В больнице, когда началась последняя схватка, продолжавшаяся почему-то без обычных перерывов два часа подряд и закончившаяся родами, она твердила себе, что это хорошо, что родится сильный ребенок, и чувствовала себя счастливой сквозь бесконечную разрывающую ее боль. Она знала, что Олег с нею.
— Мальчишка! — весело крикнула акушерка.
— Мишка, — отдаленным эхом отозвалась Катя. «Ах, лучше б девочку, — бессильно подумала она, но тут же и порадовалась: — Зато мальчик — уже привычно, а девочка — что-то незнакомое».
Сейчас Катя вглядывалась в личико ребенка. Ей казалось, что вместе с Мишкой она кормит и Антошку. Минутами эта иллюзия была полной: Антон так же морщил лоб, вздыхал, поводил глазами. Мишка повторял все уморительные гримасы Антона. Катя стискивала зубы, вспоминая, что еще долго не увидит своего старшенького. Готовясь к родам, они с Олегом отправили Антошку к бабушке, Катиной маме. Там, в деревне, на западе, ему хорошо. Это Кате плохо без него. Но делать было нечего: здесь у них одна маленькая комната в доме барачного типа. За водой ходят далеко на колонку. Канализации нет, печь топят углем. Она боялась, что сразу с двумя маленькими им не справиться. Олег сейчас хлопочет о квартире, но когда ж она будет. По крайней мере год придется жить без Антона.
«Антошка, Мишка, — шепчет Катя младенцу. — Олежка», — добавляет для полного счету. И опять волна счастья охватывает ее, рождая чувственную истому во всем теле.
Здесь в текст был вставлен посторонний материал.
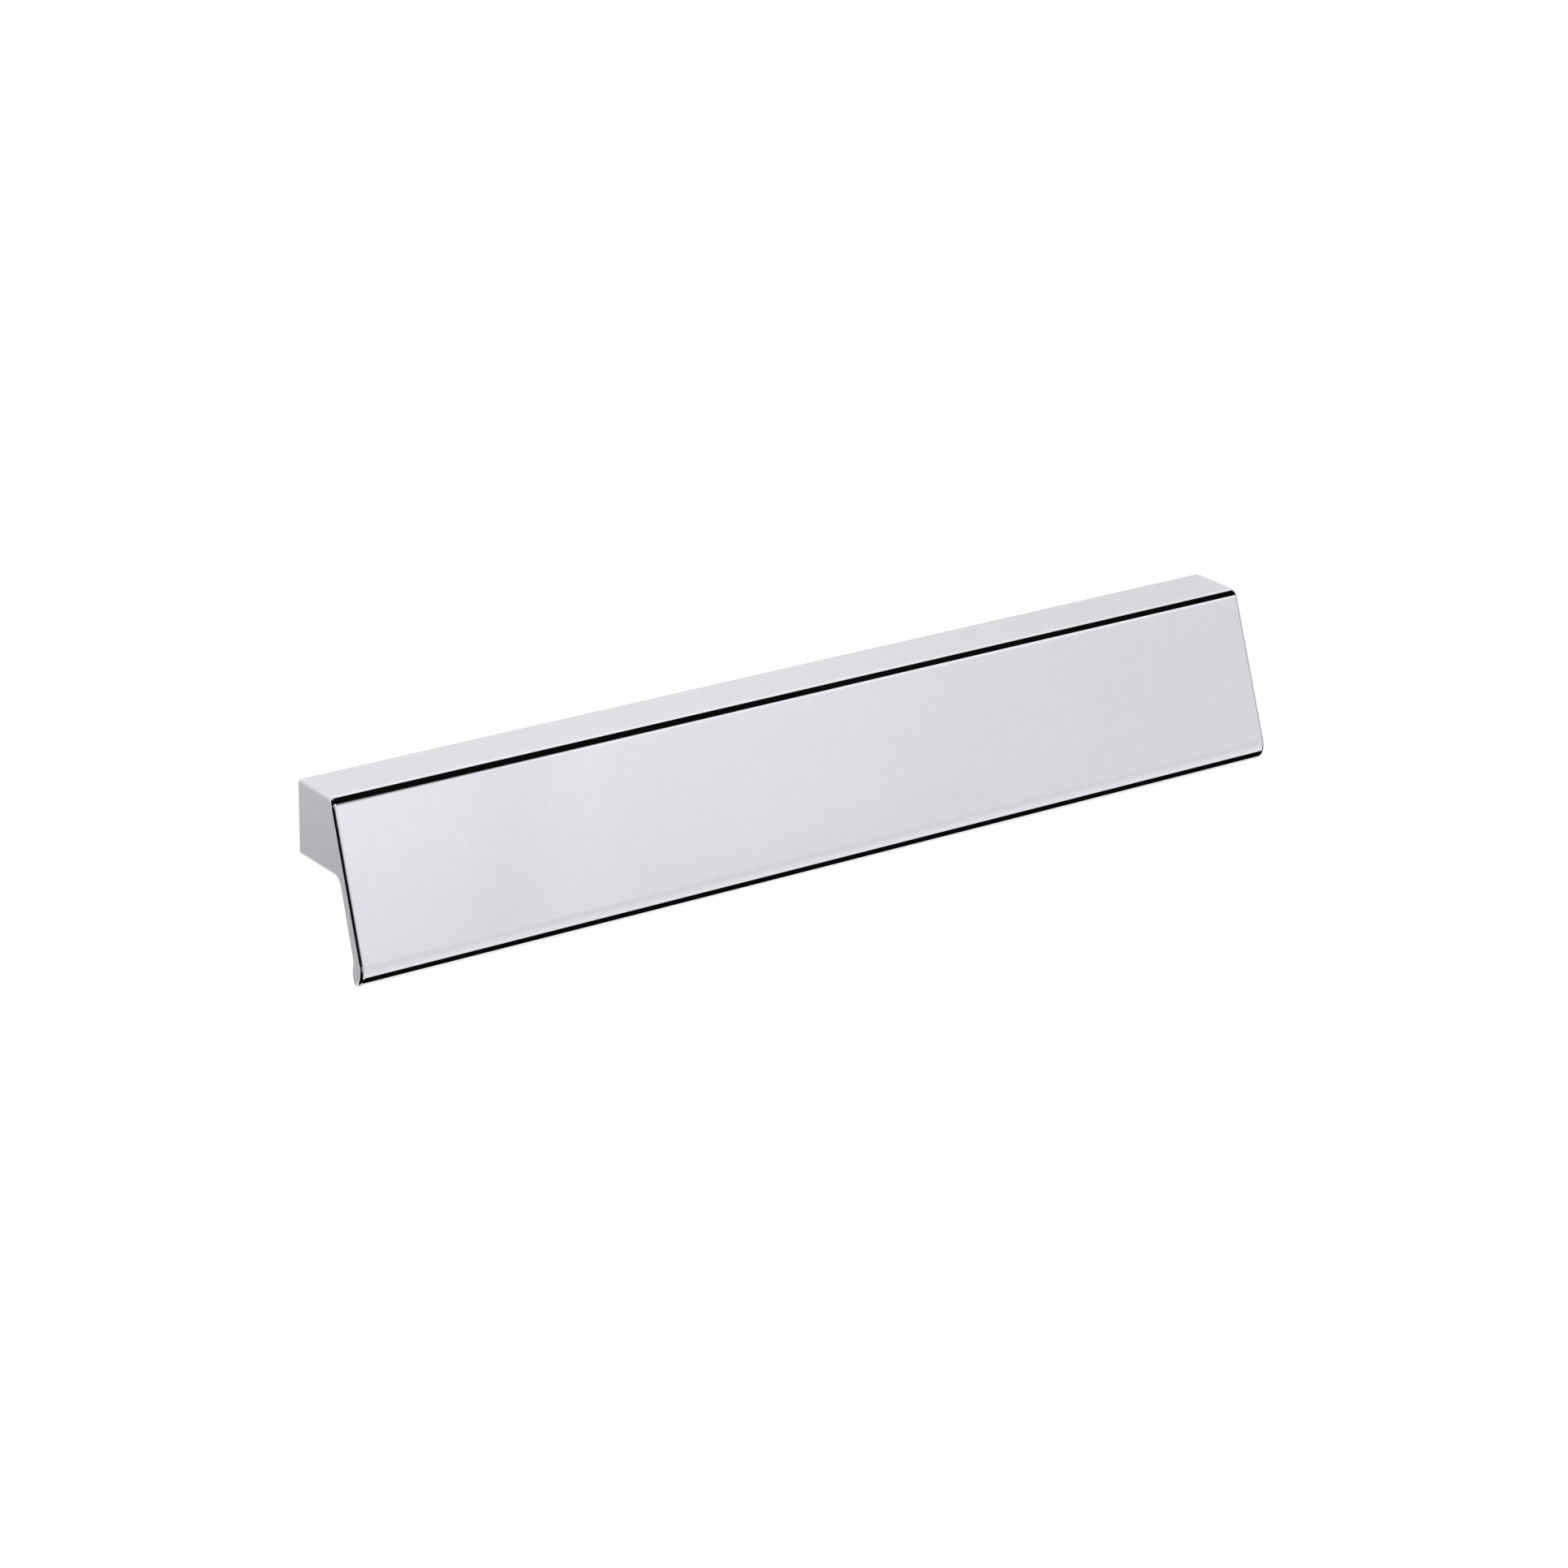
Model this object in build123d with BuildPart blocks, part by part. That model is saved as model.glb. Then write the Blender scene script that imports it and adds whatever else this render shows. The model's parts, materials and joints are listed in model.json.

«Ну-ну, — бормочет она смущенно, урезонивая себя, — еще на ребенке отразится». Катя подтрунивала над собой за эту непонятную вспышку чувственного влечения к мужу. Оно проснулось в ней, наверное, на следующий день после родов. Она стыдилась себя. Ей казалось это неприличным. Катя не знала, что то ощущение счастья, в котором она жила последний год, бурные роды, не отнявшие ее сил, радость от молодой этой силы и выливаются, выплескиваются из нее этим победительным весенним чувством: острым ощущением жизни, своей женственности и таинственной связи с Олегом.
Она знала, что одна встреча с мужем, взгляд близко — глаза в глаза, ощущение его плеча рядом со своим наполнят ее блаженством: тишиной равновесия всех сил души и тела. Эта тишина — знак совершенства мира.
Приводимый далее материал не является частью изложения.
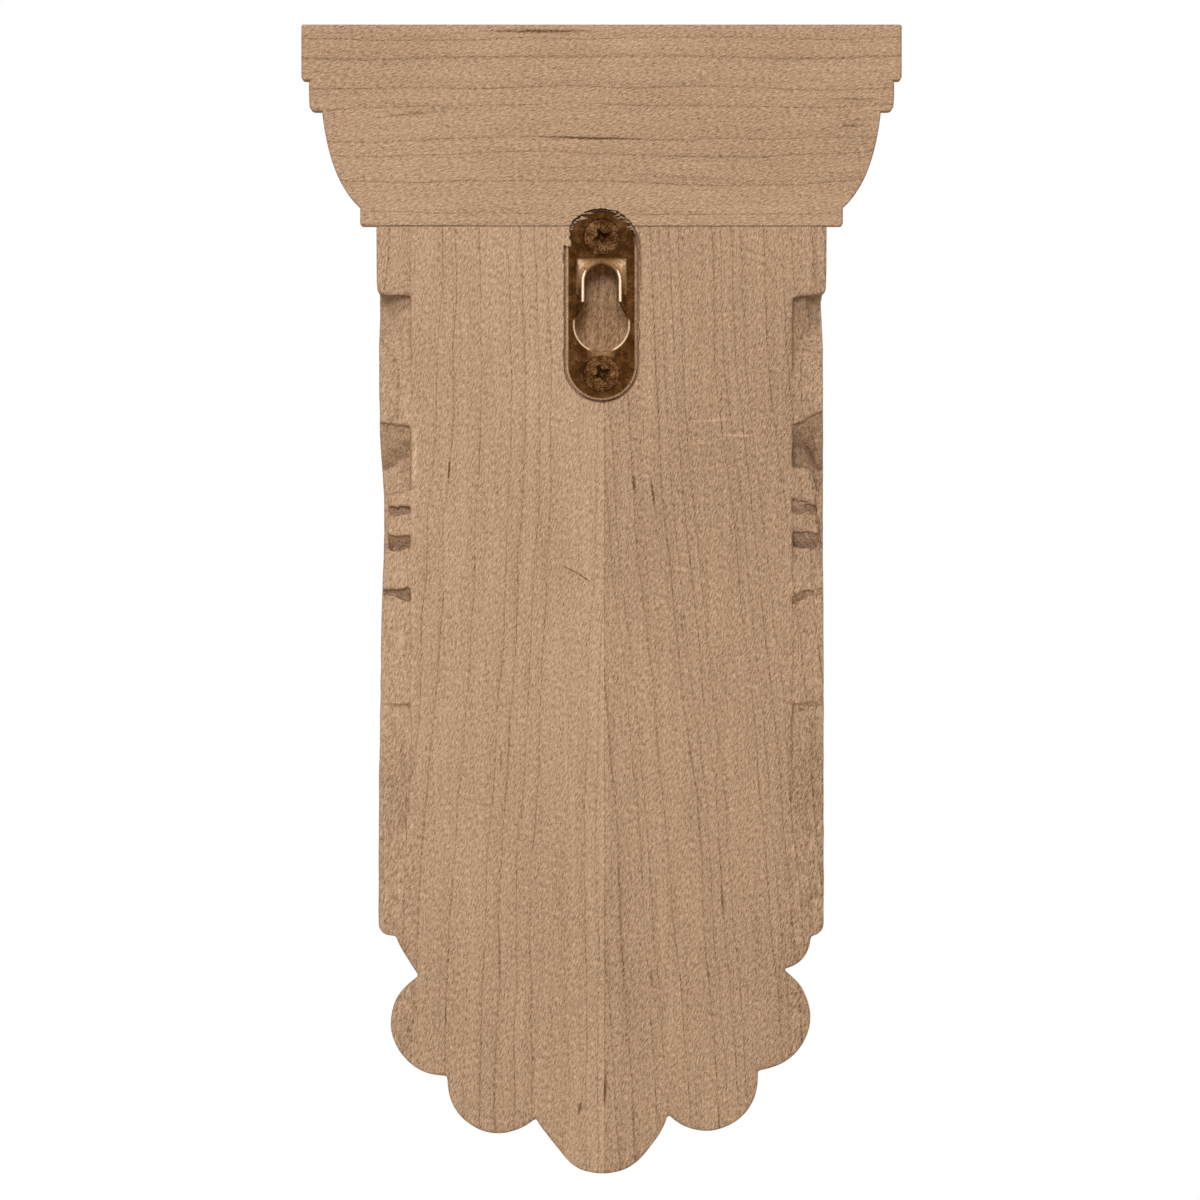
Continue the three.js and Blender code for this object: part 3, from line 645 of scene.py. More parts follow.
class Wiring:
    """Short hand for adding nodes to a tree and joining their sockets."""

    def __init__(self, tree):
        self.tree = tree

    def feed(self, socket, value):
        if isinstance(value, bpy.types.NodeSocket):
            self.tree.links.new(value, socket)
        else:
            socket.default_value = value

    def node(self, kind, inputs=None, **settings):
        node = self.tree.nodes.new(kind)
        for key, value in settings.items():
            setattr(node, key, value)
        for key, value in (inputs or {}).items():
            self.feed(node.inputs[key], value)
        return node

    def math(self, operation, a, b=0.0, c=0.0, clamp=False):
        node = self.node("ShaderNodeMath", operation=operation, use_clamp=clamp)
        for socket, value in zip(node.inputs, (a, b, c)):
            self.feed(socket, value)
        return node.outputs[0]


class Grain(Wiring):
    """A material and short hand for its patterns."""

    def __init__(self, name):
        self.material = bpy.data.materials.new(name)
        self.material.use_nodes = True
        super().__init__(self.material.node_tree)
        self.shader = self.tree.nodes["Principled BSDF"]

    def millimetres(self):
        """The place on the piece, in millimetres."""
        place = self.vector("SCALE", self.node("ShaderNodeTexCoord").outputs["Object"])
        place.node.inputs["Scale"].default_value = 1 / MM
        return place

    def vector(self, operation, a, b=(0, 0, 0)):
        node = self.node("ShaderNodeVectorMath", operation=operation)
        self.feed(node.inputs[0], a)
        self.feed(node.inputs[1], b)
        return node.outputs[0]

    def noise(self, place, scale, detail=3, rough=0.5, distortion=0.0):
        """Noise of a stretched place: scale is how many swings per millimetre each way."""
        stretched = self.vector("MULTIPLY", place, scale)
        inputs = {"Vector": stretched, "Scale": 1.0, "Detail": detail, "Roughness": rough,
                  "Distortion": distortion}
        return self.node("ShaderNodeTexNoise", inputs).outputs["Fac"]

    def ramp(self, factor, stops):
        node = self.node("ShaderNodeValToRGB", {"Fac": factor})
        elements = node.color_ramp.elements
        while len(elements) < len(stops):
            elements.new(0.5)
        for element, (place, value) in zip(elements, stops):
            element.position = place
            element.color = value if hasattr(value, "__len__") else (value, value, value, 1)
        return node.outputs["Color"]

    def spot(self, place, centre, reach, lean=0.0):
        """1 at the centre, falling to 0 at its reach along each axis."""
        inside = self.node("ShaderNodeMapping", {"Vector": place, "Location": centre, "Scale": reach,
                                                 "Rotation": (0, lean, 0)}, vector_type="TEXTURE")
        return self.node("ShaderNodeTexGradient", {"Vector": inside.outputs[0]},
                         gradient_type="SPHERICAL").outputs["Fac"]

    def mix(self, factor, a, b, blend="MIX"):
        node = self.node("ShaderNodeMix", data_type="RGBA", blend_type=blend)
        self.feed(node.inputs["Factor"], factor)
        self.feed(node.inputs[6], a)
        self.feed(node.inputs[7], b)
        return node.outputs[2]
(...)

Опомнившись, она увидела, что Мишка уже не сосет, а, сжав губки, смотрит на нее взглядом соглядатая из иных миров: взглядом непроницаемым, холодно отвлеченным, полным иного — совершенного — знания, неизвестного еще людям, — знания, не раздробленного на главы, науки, разделы, но высшего, вбирающего в себя всю жизнь разом в главной ее тайне. И ее, свою родительницу, он знал больше, чем она себя. Такой вбирающий и в то же время отстраненный взгляд. Казалось, на нее смотрела сама бесконечность пространства и времени, и она, пылинка жизни, исчезала в ее темном луче. Она опасно приближалась к той грани, за которой исчезает собственное Я, связь вещей, значимость самого мира Земли. С ней случалось такое, когда она пыталась додуматься до смысла понятия — бесконечность. Безумие витало где-то рядом… Она спасалась от него, хватаясь за что-нибудь самое простое и несомненное: вот это стул — на нем сидят…
«Маленький мой, — прошептала Катя теперь мудрым глазам сына, — ты что, уже наелся?» — однако все еще чувствуя маленькой себя, а не его.
Но большие глаза ребенка стали делаться меньше, они сужались и сужались, постепенно медленно закрываясь. Он засыпал.
Катя освобожденно вздохнула, судорожно, в два приема, как человек, только что избежавший опасности.
В палате было тихо. Женщины уснули, пережидая, пока Катя накормит ребенка. Она прилегла рядом с сыном. Чутко, как олениха, подстерегая тот звук или шорох, который может означать опасность. За изголовьем кровати оглушительно стреляли трубы парового отопления, где-то в глубине больницы хлопали двери, резкими голосами перекликались санитарки, брякали их ведра, — все эти звуки не угрожали им с сыном. Но бесшумно открывшаяся дверь в палату… Катя открыла глаза. Санитарка шла к ней, держа кулек с передачей.
— Давай отнесу, — кивнула она на спящего Мишутку.
— Я сама, — прошептала Катя, — а вы мне двери открывайте.
В детской сейчас жил один Мишка. Там было голубовато от света и особенной белоснежной чистоты. Катя любила туда заходить, если знала, что сестры нет поблизости. Санитарочки, особенно вот эта, ей позволяли.